Historia
Con el 600 la clase media pasa de 0 a 130 kilómetros
Fiable y robusto, poseer uno de ellos era el ejemplo más visible de que se estaba en otro estatus social para envidia de los vecinos que aún tenían que usar el transporte público.
Fiable y robusto, poseer uno de ellos era el ejemplo más visible de que se estaba en otro estatus social para envidia de los vecinos que aún tenían que usar el transporte público.
Adelante hombre del 600/ la Carretera Nacional es tuya...». Ése era el estribillo de una canción de La Madre del Cordero, compuesta por Moncho Alpuente. Por causalidad o casualidad, el tema se oía en las emisoras de radio en 1973, justo el año en el que Seat dejó de fabricar el objeto del deseo en automoción de muchos españoles de clase media –ahora se llegan a pagar hasta 5.000 euros– que veían en este vehículo cómo podían subir muchos peldaños su estatus. Era una forma de mirar a los vecinos y parientes sino por encima del hombro, que también, sí desde la ventana del coche saludándolos con una amplia sonrisa mientras que con la otra sujetaba el volante. Antes de que se produjese aquel momento, y de lo que pocas veces se hablaba, había que ahorrar, porque costaba unas 70.000 pesetas, céntimo arriba o abajo. Y un dato que también tenía su aquel: había que dar una entrada sí o sí, como el propietario se embarcarse en una hipoteca.

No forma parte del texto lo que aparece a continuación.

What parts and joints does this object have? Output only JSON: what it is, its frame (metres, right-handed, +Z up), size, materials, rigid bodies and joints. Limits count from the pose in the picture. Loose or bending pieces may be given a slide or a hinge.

En 1967 se produjeron, y vendieron, 67.308 unidades, la cifra más alta desde que se puso en venta, diez años antes. En ese año mi familia ya tenía uno, más bien mi tío José, pero como mi padre no sabía conducir se convirtió en el vehículo de toda la prole. Era blanco, de cuatro puertas, lo que era un alivio y, aunque yo no me acuerde, mi tía me comenta que era descapotable. ¡Ahí es nada! Su velocidad máxima era de 130 kilómetros, algo que dudo que mi tío lo pusiese alguna vez en práctica porque a los diez minutos de subirnos en él mi padre ya estaba diciéndole que pisara el acelerador.
En teoría era de cinco plazas, pero nos llevó a los seis, aunque siete años más tarde se incorporó mi prima Cecilia. No entrábamos de canto, pero casi. Y a veces, cuando parábamos en un bar de carretera miraban con asombro cómo salían tantas personas de aquel utilitario, anticipo de los concursos que vinieron después de cuánta gente cabía en un 600.
Fuimos con él a todos los sitios, daba igual la estación del año. Era fiable y robusto. Sin prisa y sin pausa subía el Puerto de Navacerrada a su ritmo. En una ocasión, aún nos reímos de ello, nos adelantó un coche más puntero. Mientras realizaban la maniobra, el conductor y sus amigos se reían de nosotros. Pero el karma le dio un corte de mangas en la siguiente curva cuando les vimos con los brazos en jarra discutiendo porque salía humo del motor.
A pesar de ser cómodo, en verano no se estaba tan confortable. El aire acondicionado era una utopía, por lo que se abrían las ventanas para que entrase el aire, lo que era casi peor, porque era caliente. Si a eso sumamos que los progenitores masculinos fumaban... Hubiera sido muy necesario un parabrisas, no por la lluvia, si no para ver algo a causa de las bocanadas de nicotina. Quizá tendrían que poner como accesorio, unas mascarillas.
Mi tío y mi padre iban delante y las esposas con las niñas detrás, signo aparentemente baladí, pero bastante indicativo de la posición de la mujer en aquellos años. Los asientos, creo que de cuero, se pegaban a los muslos hasta el punto de que casi se quedaban ahí como si fuesen una calcomanía.
Aquel 600 nunca padeció ningún accidente de tráfico, pero vivió sus percances, uno de ellos especialmente ridículo. Ni Berlanga junto al guionista Rafael Azcona lo hubiesen imaginado en sus mejores sueños para crear una secuencia. Un día de tantos, en el estío, antes o después de irnos a la playa, nos íbamos a la sierra. En vez de dejarlo aparcado en la cuneta, cuan Land Rover nos depositaba en la hierba. Hasta ahí todo dentro normal. El desquicie total fue aquel día en que al parecer estábamos donde no teníamos que estar, un lugar pasto de las vacas y algún becerro, que, con la tortilla de patatas puesta en el mantel no solamente se comió el pan colgado en el árbol, sino que también empezó a mirar otro tipo de sustento, humano para ser más precisos. Sea como fuere, todos nos refugiamos en el coche, cual búnker antinuclear, mientras que arremetía contra el 600, que ese día demostró sobradamente el aguante de su carrocería. Sí, como decía la canción de Alpuente, puede que fuésemos unos domingueros... Y a mucha honra.